User networks are enterprises in which the same people buy and sell and deliver and receive things to and from each other. In these types of businesses, the companies that deliver value and make money are those that facilitate the effective operation of the network and its user transactions. Mutual insurance companies are usernetwork businesses—customers deposit their insurance premiums into a collective pool, and they take claims out of it. Telecommunications companies, which facilitate calls and data transfers among their customers,as well as the online auction site eBay, stock exchanges, and many activities of banks are also user-network businesses.

When moving towards the Disruptive Innovation in an organization, the appropriate solution is to encourage the development of disruptive business models that can assume a greater share of the workload. By coupling technological advances with appropriately matched business models, disruptive innovation can bring about affordability and accessibility to industries ranging from steel making to personal finance. It is also worth pointing out that some organizations have achieved Distruptive innovation through Lean Six Sigma. Lean Six sigma has been the key driver for performance improvement for many companies, including more than 50 percent of the Fortune 500 companies. One CEO from a Fortune 500 copmany pointed out that his company used tactical innovation within the DMAIC methodology to generate the savings needed to fund the strategic or disruptive innovation that was launched at the corporate level.


Across the country every day, Kenyans are increasingly relying on simple technologies as tools for socio-economic transformation. These innovations have in turn stimulated acquisition of new skills, increased civic participation, and access to Insurance, education, healthcare, public safety among others.

Until recently, insurance has been slow to technological change. The insurance industry seemed to be operating in the same old way while new players worked to technologically disrupt banking and financial management, ticketing, travelling, bill payments etc. That era of stability has ended with increasing deployment of advanced sensor technologies and related services. The Insurers and reinsurers are seeking new and innovative systems to improve service delivery and efficiency within their companies.

A report by Institute on International Finance 2016 examining how technology is beginning to reshape the insurance landscape stated that Insurance is now like other major industries, grappling with the risks and opportunities of new technologies. The report further stated that one of the most exciting implications resulting from these developments is expanded insurability for low- income populations. In turn, this is accelerating competition, innovation and change in insurance.

In light of this, Resolution Insurance has adopted this new technology shift. Recently, we have implemented the SSP Pure Insurance System that is aimed at improving service delivery and simplifying product design processes. The system will drastically reduce exhausting and time consuming manual processes. Customers will benefit from an array of services such as web based application processes, digitized quotes among others.

Further, the integrated portal will support full cycle trading for Resolution Insurance brokers thereby enabling Insurance brokers benefit from single solutions claims management, e-trading across the broker community and overall policy administration.

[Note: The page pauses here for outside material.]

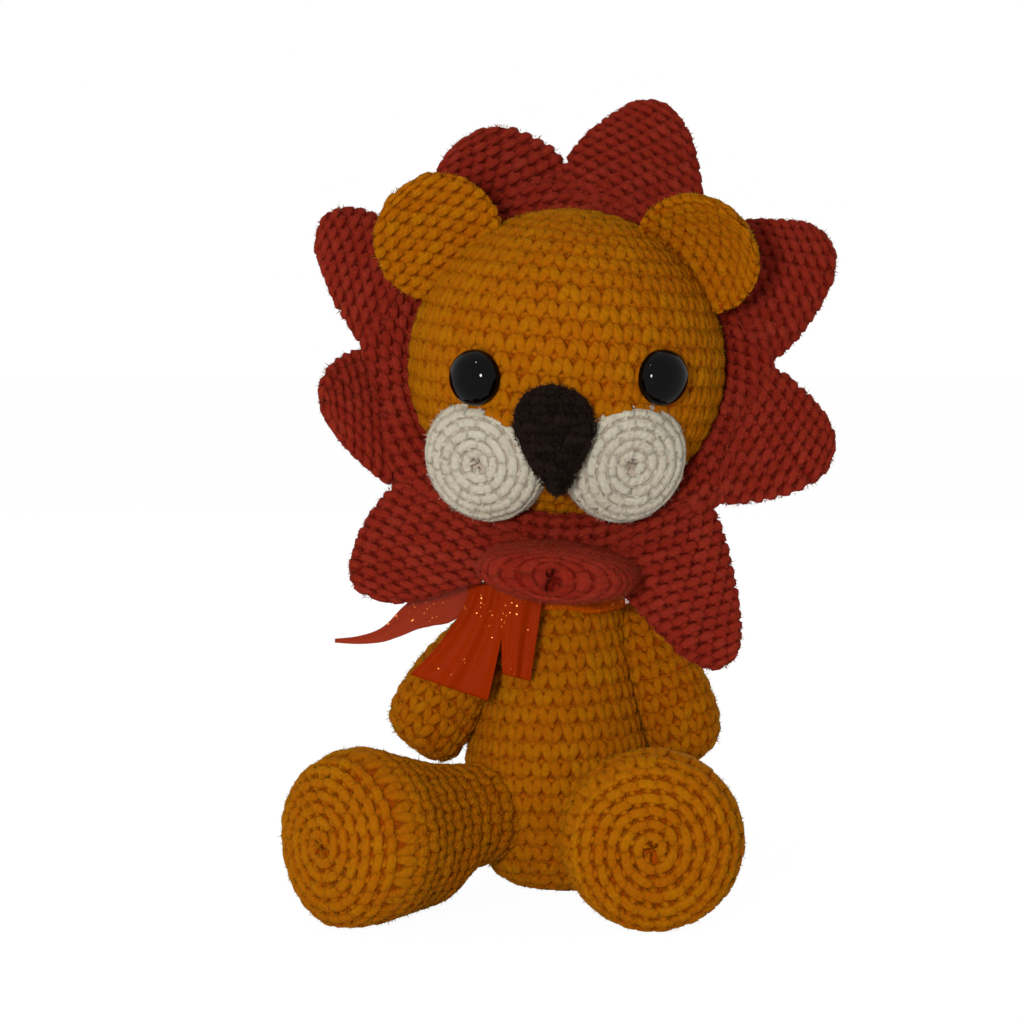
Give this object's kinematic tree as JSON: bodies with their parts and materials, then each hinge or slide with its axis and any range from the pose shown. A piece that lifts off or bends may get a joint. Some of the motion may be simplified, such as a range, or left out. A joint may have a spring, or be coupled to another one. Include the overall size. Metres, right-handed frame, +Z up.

In addition to simplified processes, we cannot ignore the mobile world which is a key innovation contributing to reshaping of the insurance industry today. The growing prevalence of mobile phones provides new methods for insurance firms to communicate with and provide products seamlessly at all hours to their customers, encouraging greater engagement and brand allegiance.

The Insurance market is an information based market since there is a lot of information gathering, processing and distribution and thus technology is needed to manage all this information.